Took another trip yesterday at sundown to the low-water control structure south of Henderson. I wanted to see the difference in the appearance of the structure and the water at 9 feet (BLR gauge a couple weeks ago) and at 5 feet now. The difference was dramatic. There is no longer turbulence over the structure resembling what you expect on a white-water rafting stream. Instead, there are four-foot waterfalls. And somehow, fish are still making it up the waterfalls on their way upstream. You can actually see them leaping up the descending water – mostly gars and what looks like buffalo.


The birds I saw were the following: Great Egrets, Snowy Egrets (mostly), Great Blue Herons, Little Blue Herons, Green-backed Herons, Black-crowned Night Herons and Belted Kingfishers. It was interesting to see the birds that prefer feeding at night replacing those that feed by day, and I

There was a dead fish up on the structure where the birds were mostly walking around preening and chasing each other. It was the size of about a ten-inch mullet. It was too big for any of the birds to swallow, but many of them would come over and look at it, and maybe peck at it a little. None tried to pick it up. Except that there was one young night heron that just couldn’t seem to get used to the idea that here was something that really was food (it had that down) but was packaged wrong. Several times it came over to the dead fish, looked at it, pecked at it, looked at it some more, and walked away only to return to the fish a few minutes later and do the same thing all over again. It sure was confused – maybe like if we came upon a crawfish that weighed 50 pounds and we had no hands or tools or teeth to get bite-size pieces off of it. I sure hope it figured out how to find food in more manageable packages.

The purple martins are starting to gather in flocks. This must be in preparation for their return trip to South America, although it seems a little early for that. Around sunset, big bunches of them are on wires and old TV antennas around Butte La Rose.
Fished for about an hour in the river yesterday. Caught two gous, three channel cats, one barfish and three gars, all on shrimp. I found a paper-wasp nest under the deck of my boat. And I was very happy to find it before I was out in the river and happened to reach under the deck for something.
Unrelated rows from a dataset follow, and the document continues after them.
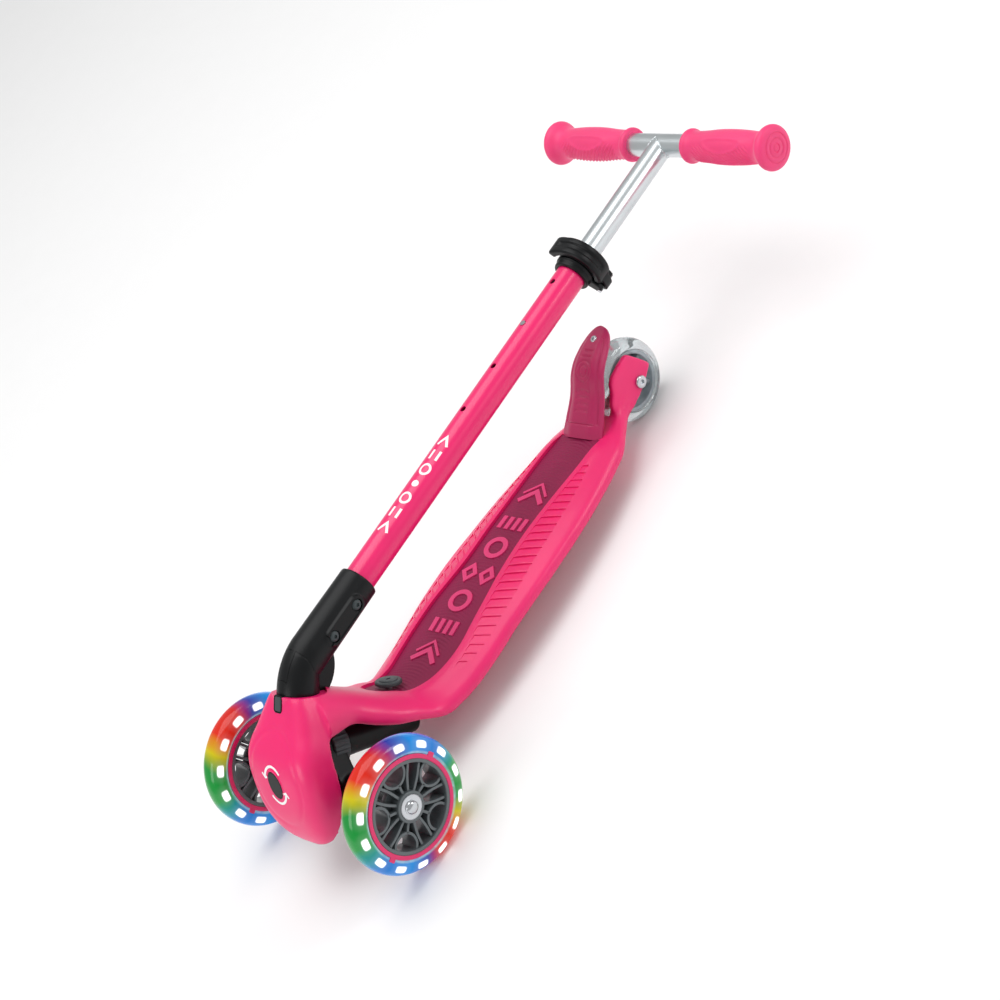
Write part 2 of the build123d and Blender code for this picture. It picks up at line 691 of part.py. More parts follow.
with BuildPart() as lock_spring:
    with BuildSketch(elbow_plane(47.8)):
        Circle(3.1)
        Circle(1.9, mode=Mode.SUBTRACT)
    extrude(amount=6.7)
write(lock_spring.part, "lock_spring", STEEL)

with BuildPart() as release_button:
    with BuildSketch(RELEASE.offset(-5)):
        RectangleRounded(9.0, 13.0, 1.8)
    extrude(amount=6.5)
    fillet(release_button.faces().sort_by(lambda f: (f.center() - RELEASE.origin).dot(
        RELEASE.z_dir))[-1].edges(), 0.8)
write(release_button.part, "release_button", GREY)

with BuildPart() as release_spring:
    with BuildSketch(RELEASE.offset(-7.9)):
        Circle(3.0)
        Circle(2.0, mode=Mode.SUBTRACT)
    extrude(amount=2.8)
write(release_spring.part, "release_spring", STEEL)

with BuildPart() as steering_lock_button:
    with BuildSketch(LOCK_BUTTON.offset(-9)):
        Ellipse(9.0, 13.3)
    extrude(amount=9.6)
write(steering_lock_button.part, "steering_lock_button", BLACK)

with BuildPart() as steering_lock_plunger:
    with BuildSketch(LOCK_BUTTON.offset(-9)):
        Circle(3.0)
    extrude(amount=-13)
write(steering_lock_plunger.part, "steering_lock_plunger", STEEL)

with BuildPart() as steering_lock_spring:
    with BuildSketch(LOCK_BUTTON.offset(-9.1)):
        Circle(4.8)
        Circle(3.3, mode=Mode.SUBTRACT)
    extrude(amount=-7.8)
write(steering_lock_spring.part, "steering_lock_spring", STEEL)

# ---- steering column ---------------------------------------------------------------------------
PAD_X = 19.2

with BuildPart() as fold_sleeve:
    with BuildSketch(tube_plane(HINGE_Y)):
        Circle(ELBOW_R)
    with BuildSketch(tube_plane(SLEEVE_END)):
        Circle(17.5)
    loft()
    with BuildSketch(side_plane(-PAD_X)):
        with Locations((sum(SLEEVE_BOLTS) / 2, TBAR_Z)):
            SlotCenterToCenter(SLEEVE_BOLTS[1] - SLEEVE_BOLTS[0], 15)
    extrude(amount=2 * PAD_X)
    with Locations(Location(CORNER)):
        Sphere(ELBOW_R + GAP, mode=Mode.SUBTRACT)
    add(disc_sector(ELBOW_R - 0.1, 0, 180, DISC_T))
    add(disc_sector(ELBOW_R - 0.1, 180, 360, DISC_T))
    add(disc_sector(DISC_R, -106, -8, DISC_T))
    with BuildSketch(side_plane(-DISC_T / 2)):
        with Locations((HINGE_Y + 15, TBAR_Z)):
            Rectangle(24, 22)
    extrude(amount=DISC_T)
    with BuildSketch(tube_plane(TUBE_START)):
        Circle(TUBE_R + 0.05)
    extrude(amount=80, mode=Mode.SUBTRACT)
    with BuildSketch(Plane(origin=CORNER, x_dir=(0, 1, 0), z_dir=(1, 0, 0)).offset(-14)):
        Circle(PIN_R + 0.05)
    extrude(amount=28, mode=Mode.SUBTRACT)
    for y in SLEEVE_BOLTS:
        with BuildSketch(side_plane(-30)):
            with Locations((y, TBAR_Z)):
                Circle(2.55)
        extrude(amount=60, mode=Mode.SUBTRACT)
        for side in (1, -1):
            with BuildSketch(side_plane(side * (PAD_X - 1.6))):
                with Locations((y, TBAR_Z)):
                    Circle(5.2)
            extrude(amount=side * 6, mode=Mode.SUBTRACT)
write(fold_sleeve.part, "fold_sleeve", BLACK)

with BuildPart() as sleeve_bolts:
    for y in SLEEVE_BOLTS:
        head = Plane(origin=at(PAD_X - 1.6, y, TBAR_Z), x_dir=(0, 1, 0), z_dir=(1, 0, 0))
        add(dome_bolt(head, 2.5, 2 * (PAD_X - 1.6) + 0.5, 4.6, 2.4))
        with BuildSketch(side_plane(-(PAD_X - 1.6))):
            with Locations((y, TBAR_Z)):
                Circle(4.6)
        extrude(amount=-2.2)
write(sleeve_bolts.part, "sleeve_bolts", GREY)

LOWER_END = 505.0
HOLES = [427.5 + HOLE_PITCH * step for step in (-2, -1, 0, 1)]
SNAP_Y = 427.5

with BuildPart() as lower_tube:
    with BuildSketch(tube_plane(TUBE_START + 0.1)):
        Circle(TUBE_R)
        Circle(TUBE_R - TUBE_WALL, mode=Mode.SUBTRACT)
    extrude(amount=LOWER_END - TUBE_START - 0.1)
    for y in SLEEVE_BOLTS:
        with BuildSketch(side_plane(-30)):
            with Locations((y, TBAR_Z)):
                Circle(2.55)
        extrude(amount=60, mode=Mode.SUBTRACT)
    with BuildSketch(Plane.XY.offset(TBAR_Z)):
        with Locations(*[(0, y + FRONT) for y in HOLES]):
            Circle(HOLE_D / 2)
    extrude(amount=20, mode=Mode.SUBTRACT)
write(lower_tube.part, "lower_tube", PINK)

# ---- clamp collar and its quick-release lever --------------------------------------------------
COLLAR_FROM, COLLAR_TO = 495.0, 521.0
COLLAR_R = 19.0
LEVER_IN, LEVER_OUT = COLLAR_R + 0.6, 26.5
LEVER_FROM, LEVER_TO = 502.5, 519.5
KNUCKLE = (15.5, -24.5)       # lever's pivot beside the tube, x and height from its axis
KNUCKLE_R = 4.6
KNUCKLE_FROM, KNUCKLE_TO = 506.0, 516.0


def round_tube(x_from_axis, z_from_axis):
    """A point beside the T-bar in tube_plane's own axes, which run to -X and +Z."""
    return (-x_from_axis, z_from_axis)


def polar(radius, angle):
    """A point around the T-bar, the angle counted from +X towards +Z."""
    return round_tube(radius * cos(radians(angle)), radius * sin(radians(angle)))


with BuildPart() as clamp_collar:
    with BuildSketch(tube_plane(COLLAR_FROM)):
        Circle(18.0)
    extrude(amount=6)
    with BuildSketch(tube_plane(COLLAR_FROM + 5)):
        Circle(COLLAR_R)
    extrude(amount=COLLAR_TO - COLLAR_FROM - 5)
    for start, end in ((COLLAR_FROM + 5.3, KNUCKLE_FROM - GAP), (KNUCKLE_TO + GAP, COLLAR_TO)):
        with BuildSketch(tube_plane(start)):
            with BuildLine():
                Polyline(polar(16, -42), polar(31, -49), polar(31, -66), polar(16, -74), close=True)
            make_face()
            with Locations(round_tube(*KNUCKLE)):
                Circle(KNUCKLE_R)
        extrude(amount=end - start)
    with BuildSketch(tube_plane(COLLAR_FROM - 1)):
        Circle(TUBE_R + 0.05)
    extrude(amount=LOWER_END - COLLAR_FROM + 1.05, mode=Mode.SUBTRACT)
    with BuildSketch(tube_plane(LOWER_END)):
        Circle(BAR_D / 2 + 0.06)
    extrude(amount=30, mode=Mode.SUBTRACT)
    with BuildSketch(tube_plane(LOWER_END + 0.5)):
        with Locations(polar(18, -90)):
            Rectangle(1.6, 20)
    extrude(amount=30, mode=Mode.SUBTRACT)
    with BuildSketch(tube_plane(COLLAR_FROM)):
        with Locations(round_tube(*KNUCKLE)):
            Circle(2.02)
    extrude(amount=30, mode=Mode.SUBTRACT)
write(clamp_collar.part, "clamp_collar", BLACK)

with BuildPart() as clamp_lever:
    with BuildSketch(tube_plane(LEVER_FROM)):
        with BuildLine():
            angles = range(-38, 119, 12)
            inner = [polar(LEVER_IN + 0.4, angle) for angle in angles]
            outer = [polar(LEVER_OUT, angle) for angle in reversed(angles)]
            tip = [polar(26.0, 130), polar(29.0, 134), polar(30.0, 122)]
            Polyline(*inner, *tip, *outer, close=True)
        make_face()
    extrude(amount=LEVER_TO - LEVER_FROM)
    with BuildSketch(tube_plane(KNUCKLE_FROM)):
        with BuildLine():
            Polyline(polar(20.5, -34), polar(26, -30), polar(31.5, -50), polar(24.5, -58), close=True)
        make_face()
        with Locations(round_tube(*KNUCKLE)):
            Circle(KNUCKLE_R)
    extrude(amount=KNUCKLE_TO - KNUCKLE_FROM)
    with BuildSketch(tube_plane(COLLAR_FROM)):
        with Locations(round_tube(*KNUCKLE)):
            Circle(2.06)
    extrude(amount=30, mode=Mode.SUBTRACT)
write(clamp_lever.part, "clamp_lever", BLACK)

with BuildPart() as clamp_pin:
    with BuildSketch(tube_plane(COLLAR_FROM + 5.3)):
        with Locations(round_tube(*KNUCKLE)):
            Circle(2.0)
    extrude(amount=COLLAR_TO - COLLAR_FROM - 5.3)
write(clamp_pin.part, "clamp_pin", STEEL)

# ---- sliding handlebar -------------------------------------------------------------------------
UPPER_START = 405.0
BAR_WALL = 1.4
GRIP_FROM = 37.0
GRIP_BODY_R = 14.5
BAR_AXIS = Plane(origin=at(0, BAR_Y, TBAR_Z), x_dir=(0, 1, 0), z_dir=(1, 0, 0))

with BuildPart() as upper_tube:
    with BuildSketch(tube_plane(UPPER_START)):
        Circle(BAR_D / 2)
        Circle(BAR_D / 2 - BAR_WALL, mode=Mode.SUBTRACT)
    extrude(amount=BAR_Y - UPPER_START)
    with BuildSketch(BAR_AXIS.offset(-20)):
        Circle(BAR_D / 2 + 0.02)
    extrude(amount=40, mode=Mode.SUBTRACT)
    with BuildSketch(Plane.XY.offset(TBAR_Z)):
        with Locations((0, SNAP_Y + FRONT)):
            Circle(2.85)
    extrude(amount=20, mode=Mode.SUBTRACT)
write(upper_tube.part, "upper_tube", STEEL)

with BuildPart() as handlebar_tube:
    with BuildSketch(BAR_AXIS.offset(-(BAR_W / 2 - 4))):
        Circle(BAR_D / 2)
        Circle(BAR_D / 2 - BAR_WALL, mode=Mode.SUBTRACT)
    extrude(amount=BAR_W - 8)
write(handlebar_tube.part, "handlebar_tube", STEEL)

with BuildPart() as tube_guide:
    with BuildSketch(tube_plane(UPPER_START)):
        Circle(TUBE_R - TUBE_WALL - 0.06)
        Circle(BAR_D / 2 + 0.02, mode=Mode.SUBTRACT)
    extrude(amount=8)
write(tube_guide.part, "tube_guide", BLACK)

with BuildPart() as snap_button:
    with BuildSketch(Plane.XY.offset(TBAR_Z + 9.2)):
        with Locations((0, SNAP_Y + FRONT)):
            Circle(2.7)
    extrude(amount=5.4)
write(snap_button.part, "snap_button", STEEL)

with BuildPart() as snap_spring:
    with BuildSketch(side_plane(-2.5)):
        with BuildLine():
            Polyline((408, 148.2), (409, 148.0), (417.5, 157.0), (433, 165.2), (433, 166.1),
                     (416.5, 157.6), close=True)
        make_face()
    extrude(amount=5)
write(snap_spring.part, "snap_spring", STEEL)

for name, side in (("left_grip", 1), ("right_grip", -1)):
    # half outline from the inner flange to the domed end, as distance along the bar and radius
    profile = [(GRIP_FROM, 15.5), (GRIP_FROM + 3.5, 16.0), (GRIP_FROM + 7, 13.8), (62, 14.4),
               (88, 16.0), (112, 15.4), (126, 14.2), (134, 16.5), (138.5, GRIP_FLANGE_D / 2),
               (143, GRIP_FLANGE_D / 2), (BAR_W / 2, 16.0)]
    with BuildPart() as grip:
        with BuildSketch(Plane(origin=at(0, BAR_Y, TBAR_Z), x_dir=(side, 0, 0), z_dir=(0, 0, 1))):
            with BuildLine():
                Polyline((GRIP_FROM, 0), *profile, (BAR_W / 2, 0), close=True)
            make_face()
        revolve(axis=Axis(at(0, BAR_Y, TBAR_Z), (1, 0, 0)))
        with BuildSketch(BAR_AXIS.offset(side * (GRIP_FROM - 1))):
            Circle(BAR_D / 2 + 0.02)
        extrude(amount=side * (BAR_W / 2 - 4 - GRIP_FROM + 1.02), mode=Mode.SUBTRACT)
    write(grip.part, name, PINK)
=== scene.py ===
"""A folded three-wheel kick scooter: its visible pieces and finishes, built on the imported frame."""

import json
import logging
import math
from dataclasses import dataclass
from enum import Enum
from typing import Callable, Iterable, Sequence

import bmesh
import bpy
from mathutils import Matrix, Vector

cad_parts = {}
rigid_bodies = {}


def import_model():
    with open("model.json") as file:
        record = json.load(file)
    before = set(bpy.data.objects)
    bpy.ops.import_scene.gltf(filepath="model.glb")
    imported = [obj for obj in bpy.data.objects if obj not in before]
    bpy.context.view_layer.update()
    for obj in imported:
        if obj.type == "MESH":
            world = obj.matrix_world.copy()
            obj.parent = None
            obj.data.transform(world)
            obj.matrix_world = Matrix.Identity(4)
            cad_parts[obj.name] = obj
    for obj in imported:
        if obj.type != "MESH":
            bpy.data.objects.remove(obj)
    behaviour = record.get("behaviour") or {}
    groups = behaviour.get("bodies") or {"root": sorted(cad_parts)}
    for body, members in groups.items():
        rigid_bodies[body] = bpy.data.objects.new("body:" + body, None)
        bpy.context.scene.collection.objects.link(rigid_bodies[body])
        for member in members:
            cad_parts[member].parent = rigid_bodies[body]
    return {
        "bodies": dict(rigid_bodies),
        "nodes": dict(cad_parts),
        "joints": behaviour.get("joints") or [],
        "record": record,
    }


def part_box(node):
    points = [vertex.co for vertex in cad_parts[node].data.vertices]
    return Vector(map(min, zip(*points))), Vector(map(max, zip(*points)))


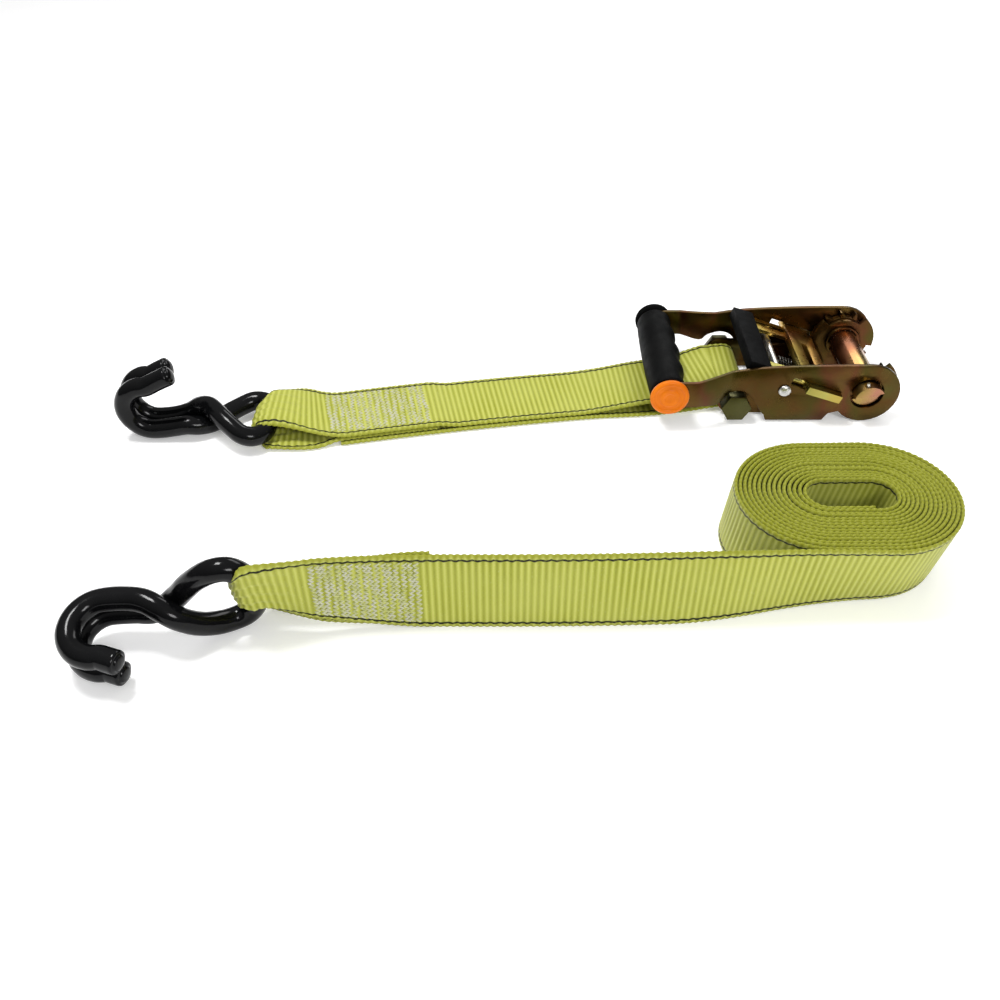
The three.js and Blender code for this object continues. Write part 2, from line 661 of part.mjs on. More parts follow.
// The strap runs a little diagonally from the ratchet to its hook.
function strapMiddle(x) {
  const start = MANDREL_X + BOLT_X - BOLT_END_RADIUS;
  const t = Math.max(0, (start - x) / (start - HOOK_A.x));
  const bow = STRAP_BOW * t * (1 - t) * THREE.MathUtils.smoothstep(t, 0.05, 0.3);
  return THREE.MathUtils.lerp(RATCHET_Y, HOOK_A.y, t) + bow;
}

function hookBTurn() {
  return new THREE.Euler(Math.PI / 2 + HOOK_B.roll, HOOK_B.pitch, HOOK_B.yaw, 'ZYX');
}

// Loose strap, standing on its edge, from its hook to the roll. Its eye leans with the hook's bar.
function looseLead() {
  const t = WEB_THICK / 2;
  const eye = WIRE_RADIUS + EYE_CLEARANCE;
  const seam = -25; // end of the doubled length
  const end = COIL.x;
  const rollY = COIL.y - COIL.outer - GAP;
  const outline = new THREE.Shape();
  outline.moveTo(end, rollY);
  outline.lineTo(140, rollY - 0.5);
  outline.bezierCurveTo(110, -108.5, 60, -111.5, seam, -112 + t);
  outline.lineTo(seam, -112 + 3 * t);
  outline.bezierCurveTo(-60, -112 + 3 * t, -95, -110, ...polar(eye + WEB_THICK, 70, HOOK_B.x, HOOK_B.y));
  outline.absarc(HOOK_B.x, HOOK_B.y, eye + WEB_THICK, 70 * RAD, 290 * RAD, false);
  outline.bezierCurveTo(-100, -114.6, -60, -112 - t, seam, -112 - t);
  outline.bezierCurveTo(60, -111.5 - 2 * t, 110, -108.5 - 2 * t, 140, rollY - 0.5 - WEB_THICK);
  outline.lineTo(end, rollY - WEB_THICK);
  outline.holes.push(circleHole(HOOK_B.x, HOOK_B.y, eye));
  const geometry = new THREE.ExtrudeGeometry(outline, {
    depth: WEB_WIDTH, bevelEnabled: false, curveSegments: 8,
  });
  const barLine = new THREE.Vector3(0, 1, 0).applyEuler(hookBTurn());
  const place = geometry.attributes.position;
  for (let i = 0; i < place.count; i += 1) {
    const x = place.getX(i);
    const flat = THREE.MathUtils.smoothstep(x, HOOK_B.x + 10, HOOK_B.x + 42);
    const narrow = THREE.MathUtils.lerp(2 * EYE_WEB_HALF / WEB_WIDTH, 1, flat);
    const rolled = THREE.MathUtils.smoothstep(x, LEAN_START, LEAN_END);
    const height = THREE.MathUtils.lerp(WEB_WIDTH, COIL.height, rolled);
    const middle = THREE.MathUtils.lerp(HOOK_B.z, height / 2, flat);
    const above = (place.getZ(i) / WEB_WIDTH - 0.5) * height * narrow;
    const lean = rolled * COIL.lean * (0.5 - above / height);
    const tilt = above * (1 - flat) / barLine.z;
    place.setXYZ(i, x + barLine.x * tilt, place.getY(i) + barLine.y * tilt + lean, middle + above);
  }
  return geometry;
}

function stadium(path, radius) {
  path.moveTo(COIL.x + COIL.straight, COIL.y - radius);
  path.absarc(COIL.x + COIL.straight, COIL.y, radius, -Math.PI / 2, Math.PI / 2, false);
  path.absarc(COIL.x - COIL.straight, COIL.y, radius, Math.PI / 2, 1.5 * Math.PI, false);
  path.closePath();
  return path;
}

function looseCoil() {
  const outline = stadium(new THREE.Shape(), COIL.outer);
  outline.holes.push(stadium(new THREE.Path(), COIL.inner));
  const geometry = new THREE.ExtrudeGeometry(outline, {
    depth: COIL.height, bevelEnabled: false, curveSegments: 16,
  });
  const place = geometry.attributes.position;
  for (let i = 0; i < place.count; i += 1) {
    place.setY(i, place.getY(i) + COIL.lean * (1 - place.getZ(i) / COIL.height));
  }
  return geometry;
}

// ---------------------------------------------------------------- assembly

const ratchet = group(
  piece('frame_channel', frameChannel(), zinc),
  piece('strap_bolt', strapBolt(), oliveZinc),
  piece('strap_bolt_nut', strapBoltNut(), oliveZinc),
  piece('strap_bolt_sleeve', boltSleeve(), steel),
  piece('lock_pawl_plate', lockPawl(), zinc),
  piece('lock_pawl_spring', spring(alongLock(LOCK_BACK + 0.9), alongLock(39.6), 2.4, 5), steel),
  piece('mandrel_half_upper', halfShaft(true), brightZinc),
  piece('mandrel_half_lower', halfShaft(false), brightZinc),
  piece('ratchet_wheel_near', ratchetWheel(false), zinc),
  piece('ratchet_wheel_far', ratchetWheel(true), zinc),
  piece('mandrel_pin_near', shaftPin(true), steel),
  piece('mandrel_pin_far', shaftPin(false), steel),
  piece('handle_plate_near', handlePlate(false), zinc),
  piece('handle_plate_far', handlePlate(true), zinc),
  piece('handle_cross_pin', crossPin(), steel),
  piece('grip_sleeve', gripSleeve(), blackPlastic),
  piece('grip_bolt', gripBolt(), steel),
  piece('grip_nut', gripNut(), steel),
  piece('grip_cap_near', gripCap(false), orangePlastic),
  piece('grip_cap_far', gripCap(true), blackPlastic),
  piece('drive_pawl_plate', drivePawlPlate(), brightZinc),
  piece('finger_pull', fingerPull(), blackPlastic),
  piece('drive_pawl_spring', spring(alongPawl(36.6, -7.5), alongPawl(46.9, -7.5), 2.4, 5), steel),
);
ratchet.position.set(MANDREL_X, RATCHET_Y, MANDREL_HEIGHT);

const hookA = group(
  piece('hook_a_coat', hookCoat(TIPS_A), blackVinyl),
  piece('hook_a_wire', hookCore(TIPS_A), steel),
);
hookA.position.set(HOOK_A.x, HOOK_A.y, HOOK_A.z);

const hookB = group(
  piece('hook_b_coat', hookCoat(TIPS_B), blackVinyl),
  piece('hook_b_wire', hookCore(TIPS_B), steel),
);
hookB.position.set(HOOK_B.x, HOOK_B.y, HOOK_B.z);
hookB.rotation.copy(hookBTurn());

const set = group(
  ratchet,
  hookA,
  hookB,
  piece('fixed_strap', fixedStrap(), webbing),
  piece('loose_strap_lead', looseLead(), webbing),
  piece('loose_strap_coil', looseCoil(), webbing),
);

// The origin is the middle of the set's base.
const bounds = new THREE.Box3().setFromObject(set, true);
const middle = bounds.getCenter(new THREE.Vector3());
set.position.set(-middle.x, -middle.y, -bounds.min.z);

export default group(set);
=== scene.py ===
# Ratchet tie down: webbing, coated hooks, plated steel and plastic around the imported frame.
# Metres in the row frame. Shapes are worked out in millimetres on a bench whose axes are the
# row's: X along the straps, Y from the rolled strap towards the ratchet, Z up.

import math

import bpy
import numpy as np
from mathutils import Euler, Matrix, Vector


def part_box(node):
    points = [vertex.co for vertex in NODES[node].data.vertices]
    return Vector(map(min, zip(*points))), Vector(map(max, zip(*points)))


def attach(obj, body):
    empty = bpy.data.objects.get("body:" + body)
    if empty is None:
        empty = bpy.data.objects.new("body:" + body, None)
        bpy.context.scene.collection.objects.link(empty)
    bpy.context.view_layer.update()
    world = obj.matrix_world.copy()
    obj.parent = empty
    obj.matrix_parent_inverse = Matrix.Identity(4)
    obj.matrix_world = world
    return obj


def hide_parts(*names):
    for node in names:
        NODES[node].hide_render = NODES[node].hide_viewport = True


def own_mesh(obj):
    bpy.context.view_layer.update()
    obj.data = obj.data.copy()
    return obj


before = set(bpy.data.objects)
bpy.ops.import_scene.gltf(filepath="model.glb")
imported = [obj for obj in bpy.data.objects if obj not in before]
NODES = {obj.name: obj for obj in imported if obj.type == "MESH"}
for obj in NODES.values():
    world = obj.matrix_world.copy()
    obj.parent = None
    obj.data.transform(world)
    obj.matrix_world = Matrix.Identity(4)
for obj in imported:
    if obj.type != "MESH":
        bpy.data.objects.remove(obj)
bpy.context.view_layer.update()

MM = 0.001

# ------------------------------------------------------------------ dimensions, in millimetres

WEB_WIDTH = 50.0
WEB_THICK = 1.8
RIB_PITCH = 3.4
RIB_HEIGHT = 0.17
EDGE_WAVE = 0.3
SELVAGE = 0.865  # where the tracer yarn lies, as a share of the way from the middle to the edge
TRACER_INSET = 3.4  # the tracer yarn's distance in from the edge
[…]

There really aren’t many options when that happens, you give them the boat and decide you really wanted to take a swim anyway. Problem is, what do you do now, with you in the water with a bunch of defensive wasps looking for you, and the boat just floating downstream at the same pace you are – with the wasps staying with the boat. You get away from the boat, if you swim well, but how do you get the boat back? Glad I found them before all this happened, and before someone else might have been in the boat with me!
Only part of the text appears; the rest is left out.